Blog

In Memoriam: Dr. David L. Williams, a Leader in Behavioral Health for Northwest Arkansas

February 27, 2025

Author

ACHI Staff

Contact

ACHI Communications
501-526-2244
jlyon@achi.net

  • Subscribe for Updates

From his early career as a Texas minister to the nearly five-decades he spent as a leader in Northwest Arkansas behavioral health, David L. Williams III, PhD, of Fayetteville dedicated his life to helping others find solace and support when they needed it most. Williams died this week at age 84, but the legacy he leaves behind will continue to help Arkansans.

Williams came to Northwest Arkansas in 1977 to serve as president and CEO of Ozark Guidance Center, a nonprofit behavioral health center now known as Arisa Health. Over the next 30 years in that role, he adopted new and innovative practices to improve quality of care such as assertive community treatment, intensive family intervention, jail-based services, and supportive housing programs. Williams also worked as an advocate to advance the treatment of people with mental illness in the state.

The National Council for Community Behavioral Healthcare honored Williams in 2008 with its Lifetime Achievement Award. Williams also received the Stockburger Lifetime Achievement Award from the Mental Health Council and the University of Arkansas’s Honorary Social Worker of the Year Award. In 2021, the ACHI Health Policy Board honored Williams with the Dr. Tom Bruce Arkansas Health Impact Award. Upon accepting the award, Williams said his dream was to “make community mental health services accessible, of great quality, and affordable.”

    YouTube player

      Williams saw his work in mental health as an extension of his foundation in pastoral care. Following his retirement, he worked for the University of Arkansas for Medical Sciences Psychiatric Research Institute’s Northwest Arkansas clinic, where he was instrumental in reestablishing inpatient psychiatric services to the region after a significant period without local acute care for adults with serious mental illness. In 2010, he helped lead local community representatives in developing an update to the Northwest Arkansas Adult Acute Care Mental Health Plan.

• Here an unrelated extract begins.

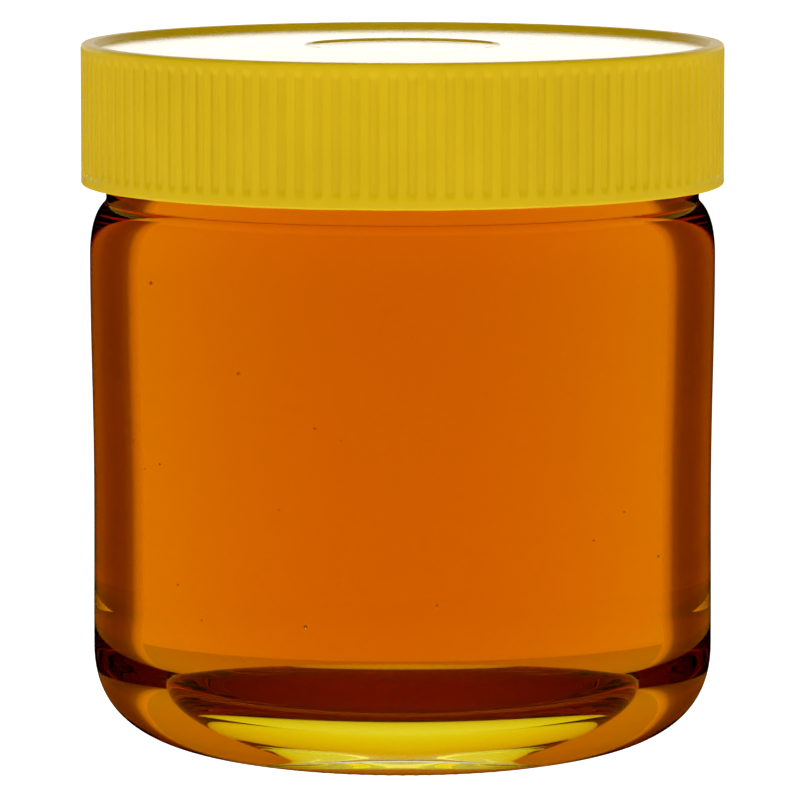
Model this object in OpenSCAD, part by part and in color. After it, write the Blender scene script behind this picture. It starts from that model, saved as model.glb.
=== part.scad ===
// Honey jar: a clear glass jar for 500 g of honey, the honey in it, and its
// yellow plastic screw lid.  Millimetres, +Z up, origin at the middle of the
// circle that the jar stands on.

/* [Sizes] */
// Height of the closed jar, from the table to the rim of the lid
total_h = 97; // [90:0.5:110]
// Diameter of the lid across its grip ribs
lid_d = 88; // [86:0.5:92]
// Height of the lid's skirt
lid_h = 19.4; // [16:0.2:22]

/* [Glass] */
// Widest diameter, just under the shoulder
shoulder_d = 85.7; // [84:0.1:87]
// Diameter at the waist of the label panel
waist_d = 84.9; // [83:0.1:86]
// Diameter where the panel meets the heel
heel_d = 85.1; // [83:0.1:86]
// Height at which the shoulder starts to turn in
shoulder_z = 67.8; // [64:0.2:69]
// Height of the waist
waist_z = 35.5; // [28:0.5:45]
// Height at which the heel starts to turn in
heel_z = 14; // [12:0.5:18]
// Outer diameter of the neck, under the lid
neck_d = 81.2; // [80:0.1:82]
// Height at which the shoulder runs into the neck
neck_z = 75.3; // [74.5:0.1:76]
// Thickness of the side wall
wall = 3; // [2:0.1:3.5]
// Height of the glass floor at the foot of its raised middle
floor_z = 7.5; // [4:0.1:8]
// Radius of the raised middle of the floor
floor_r = 25.3; // [18:0.1:28]
// Height that the middle of the floor rises
floor_rise = 4.6; // [1:0.1:8]
// Outer diameter of the ring that the jar stands on
bearing_d = 55.6; // [50:0.2:60]
// Width of that ring
bearing_w = 1.6; // [0.8:0.1:2.5]
// Height of the underside just inside the ring
step_h = 1.2; // [0.5:0.1:2]
// Height that the underside hangs lower at its middle
sag = 0.6; // [0:0.1:1.4]

/* [Honey] */
// Height of the honey's surface above the table
honey_z = 83; // [78:0.5:88]

/* [Lid] */
// Number of ribs round the skirt
rib_count = 110; // [60:1:140]
// Width of the groove between two ribs
groove_w = 1; // [0.6:0.1:1.2]
// Depth of the groove
groove_d = 0.3; // [0.2:0.05:0.6]
// Height of the plain band below the grooves
lower_band = 1.3; // [0.8:0.1:2.5]
// Height of the plain band above the grooves
upper_band = 1; // [0.8:0.1:2]
// Width of the raised rim round the top
rim_w = 2.2; // [1.5:0.1:3]
// Depth of the top panel below the rim
recess = 0.8; // [0.6:0.1:1.6]
// Height that the panel crowns towards its middle
crown = 0.5; // [0:0.05:0.8]
// Diameter of the shallow round recess in the middle of the panel
dimple_d = 26.8; // [20:0.2:32]
// Depth of that recess
dimple_depth = 0.3; // [0.1:0.05:0.4]
// Thickness of the panel at its edge
panel_t = 1.2; // [1:0.1:2]
// Clearance between the lid's skirt and the neck
lid_gap = 0.8; // [0.3:0.1:1]

/* [Hidden] */
$fn = 96;

// steps in each curved stretch of an outline
steps = 14;

lid_z = total_h - lid_h;
jar_h = total_h - recess - panel_t;

shoulder_r = shoulder_d / 2;
waist_r = waist_d / 2;
heel_r = heel_d / 2;
neck_r = neck_d / 2;
bearing_r = bearing_d / 2;
lid_r = lid_d / 2;

// the heel leaves the bearing ring at this angle and meets the panel upright
heel_angle = 14.5;
heel_toe = 2.9;
heel_rise = 12.2;
// handles of the shoulder's curve
shoulder_rise = 4.5;
neck_pull = 1.2;
neck_drop = 0.9;
// seam ring that the neck mould leaves at the foot of the neck
seam_out = 0.1;
seam_h = 0.5;
// rounded brim of the jar
brim_round = 0.9;

// inside of the jar
inner_heel_z = 18.4;
heel_pull = 6;
heel_lift = 5;
floor_power = 3.2;
bore_r = neck_r - wall;

// the slope from the bearing ring up to the underside
step_w = 7.2;
sag_power = 2.3;

// chamfer at the foot of the skirt and round at its top
skirt_chamfer = 0.4;
rim_round = 0.7;
rim_wall_slope = 0.3;

function bezier(p0, p1, p2, p3) = [
    for (i = [0 : steps])
        let (t = i / steps, s = 1 - t)
            s * s * s * p0 + 3 * s * s * t * p1 + 3 * s * t * t * p2 + t * t * t * p3
];

// a curve without its first point
function arc_rest(points) = [for (i = [1 : len(points) - 1]) points[i]];

// a smooth run from one radius to another between two heights
function taper(r0, z0, r1, z1) = [
    for (i = [1 : steps - 1])
        let (t = i / steps)
            [r0 + (r1 - r0) * (1 - cos(180 * t)) / 2, z0 + (z1 - z0) * t]
];

// quarter round of radius r about [cx, cz], from angle a0 to angle a1
function quarter(cx, cz, r, a0, a1) = [
    for (i = [0 : 6])
        let (a = a0 + (a1 - a0) * i / 6)
            [cx + r * cos(a), cz + r * sin(a)]
];

// a dome from the middle out to radius r at height z, h high at the middle;
// a larger power makes a flatter top and steeper sides
function dome(r, h, z, power) = [
    for (i = [0 : steps])
        let (x = r * i / steps)
            [x, z + h * (1 - pow(x / r, power))]
];

heel_curve = bezier(
    [bearing_r, 0],
    [bearing_r + heel_toe * cos(heel_angle), heel_toe * sin(heel_angle)],
    [heel_r, heel_z - heel_rise],
    [heel_r, heel_z]);

shoulder_curve = bezier(
    [shoulder_r, shoulder_z],
    [shoulder_r, shoulder_z + shoulder_rise],
    [neck_r + neck_pull, neck_z - neck_drop],
    [neck_r + seam_out, neck_z]);

glass_outside = concat(
    heel_curve,
    taper(heel_r, heel_z, waist_r, waist_z),
    [[waist_r, waist_z]],
    taper(waist_r, waist_z, shoulder_r, shoulder_z),
    shoulder_curve,
    [[neck_r + seam_out, neck_z + seam_h], [neck_r, neck_z + seam_h + seam_out]],
    quarter(neck_r - brim_round, jar_h - brim_round, brim_round, 0, 90));

// from the middle of the base up to the foot of the neck's bore
glass_inside = concat(
    dome(floor_r, floor_rise, floor_z, floor_power),
    arc_rest(bezier(
        [floor_r, floor_z],
        [heel_r - wall - heel_pull, floor_z],
        [heel_r - wall, floor_z + heel_lift],
        [heel_r - wall, inner_heel_z])),
    [[waist_r - wall, waist_z]],
    bezier(
        [shoulder_r - wall, shoulder_z - 1],
        [shoulder_r - wall, shoulder_z + shoulder_rise],
        [bore_r, neck_z - shoulder_rise],
        [bore_r, neck_z + 1]));

glass_underside = concat(
    dome(bearing_r - bearing_w - step_w, -sag, step_h, sag_power),
    [[bearing_r - bearing_w, 0]]);

module jar() {
    brim_in = quarter(bore_r + brim_round, jar_h - brim_round, brim_round, 90, 180);
    inside_down = [for (i = [len(glass_inside) - 1 : -1 : 0]) glass_inside[i]];
    color([0.86, 0.93, 0.88, 0.45])
        rotate_extrude()
            polygon(concat(glass_underside, glass_outside, brim_in, inside_down));
}

module honey() {
    color([0.82, 0.36, 0.02])
        rotate_extrude()
            polygon(concat(glass_inside, [[bore_r, honey_z], [0, honey_z]]));
}

module lid_shell() {
    rim_in = lid_r - rim_w;
    panel_z = total_h - recess;
    dimple_r = dimple_d / 2;
    dimple_z = panel_z + crown * (1 - pow(dimple_r / rim_in, 2));
    panel = [
        for (i = [0 : steps])
            let (x = rim_in + (dimple_r - rim_in) * i / steps)
                [x, panel_z + crown * (1 - pow(x / rim_in, 2))]
    ];
    rotate_extrude()
        polygon(concat(
            [[0, dimple_z - dimple_depth], [0, jar_h], [neck_r + lid_gap, jar_h]],
            [[neck_r + lid_gap, lid_z], [lid_r - skirt_chamfer, lid_z]],
            [[lid_r, lid_z + skirt_chamfer]],
            quarter(lid_r - rim_round, total_h - rim_round, rim_round, 0, 90),
            [[rim_in + rim_wall_slope, total_h]],
            panel,
            [[dimple_r, dimple_z - dimple_depth]]));
}

module groove() {
    groove_z = lid_z + lower_band;
    groove_h = lid_h - lower_band - upper_band;
    translate([lid_r - groove_d, -groove_w / 2, groove_z])
        cube([lid_d, groove_w, groove_h]);
}

module lid() {
    color([0.85, 0.7, 0.12])
        difference() {
            lid_shell();
            for (i = [0 : rib_count - 1])
                rotate(i * 360 / rib_count)
                    groove();
        }
}

jar();
honey();
lid();
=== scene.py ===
# A 500 g jar of honey with a yellow screw lid, put together in the order of the real one:
# the glass jar, the honey with its few air bubbles, and the lid that closes it.
import bpy
import math
import random
import numpy as np
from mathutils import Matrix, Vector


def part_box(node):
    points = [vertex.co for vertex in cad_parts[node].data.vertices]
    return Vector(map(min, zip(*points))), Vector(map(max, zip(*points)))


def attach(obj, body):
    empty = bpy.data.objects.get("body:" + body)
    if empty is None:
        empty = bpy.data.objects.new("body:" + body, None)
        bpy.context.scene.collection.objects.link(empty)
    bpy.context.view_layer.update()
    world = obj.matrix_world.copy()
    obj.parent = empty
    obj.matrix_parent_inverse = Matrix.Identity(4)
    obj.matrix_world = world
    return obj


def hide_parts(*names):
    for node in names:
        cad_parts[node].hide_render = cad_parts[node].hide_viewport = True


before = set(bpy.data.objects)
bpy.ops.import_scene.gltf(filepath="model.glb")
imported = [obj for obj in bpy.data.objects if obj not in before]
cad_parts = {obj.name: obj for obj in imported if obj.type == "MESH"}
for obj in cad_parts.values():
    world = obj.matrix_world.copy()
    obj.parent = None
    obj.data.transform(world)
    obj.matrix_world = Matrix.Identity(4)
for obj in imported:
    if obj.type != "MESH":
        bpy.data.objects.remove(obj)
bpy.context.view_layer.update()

# --- The glass jar -----------------------------------------------------------
# One piece of clear soda-lime glass, blown and pressed in a two-part mould: a thick
# base, raised inside, on a narrow knurled ring, a rounded heel, a label panel drawn
# in a little at its waist, a shoulder, and a neck that goes up into the lid.
MM = 0.001
JAR_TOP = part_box("jar")[1][2]
HONEY_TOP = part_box("honey")[1][2]
RING_R = 27.8 * MM
RING_W = 1.6 * MM
HEEL_R = 42.52 * MM
HEEL_Z = 14.0 * MM
WAIST_R = 42.44 * MM
WAIST_Z = 35.5 * MM
SHOULDER_R = 42.86 * MM
SHOULDER_Z = 67.8 * MM
NECK_R = 40.6 * MM
NECK_Z = 75.3 * MM
SEAM = 0.1 * MM
WALL = 3.0 * MM
BORE_R = NECK_R - WALL
BRIM = 0.9 * MM
UNDER_R = 19.0 * MM
UNDER_SAG = 0.6 * MM
UNDER_POWER = 2.3
STEP_H = 1.2 * MM
FLOOR_R = 25.3 * MM
FLOOR_H = 4.6 * MM
FLOOR_POWER = 3.2
FLOOR_Z = 7.5 * MM
FLOOR_PULL = 6.0 * MM
FLOOR_RISE = 5.0 * MM
WALL_FOOT_Z = 18.4 * MM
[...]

      “Behavioral health care in Arkansas, especially in Northwest Arkansas, would look very different today if not for the leadership and far-ranging influence of Dr. Williams,” said ACHI Interim President and CEO Craig Wilson. “He truly maintained a lifelong commitment to improving the health of Arkansans.”

      A funeral service will be held for Dr. Williams at St. Paul’s Episcopal Church in Fayetteville on March 17 at 3 p.m.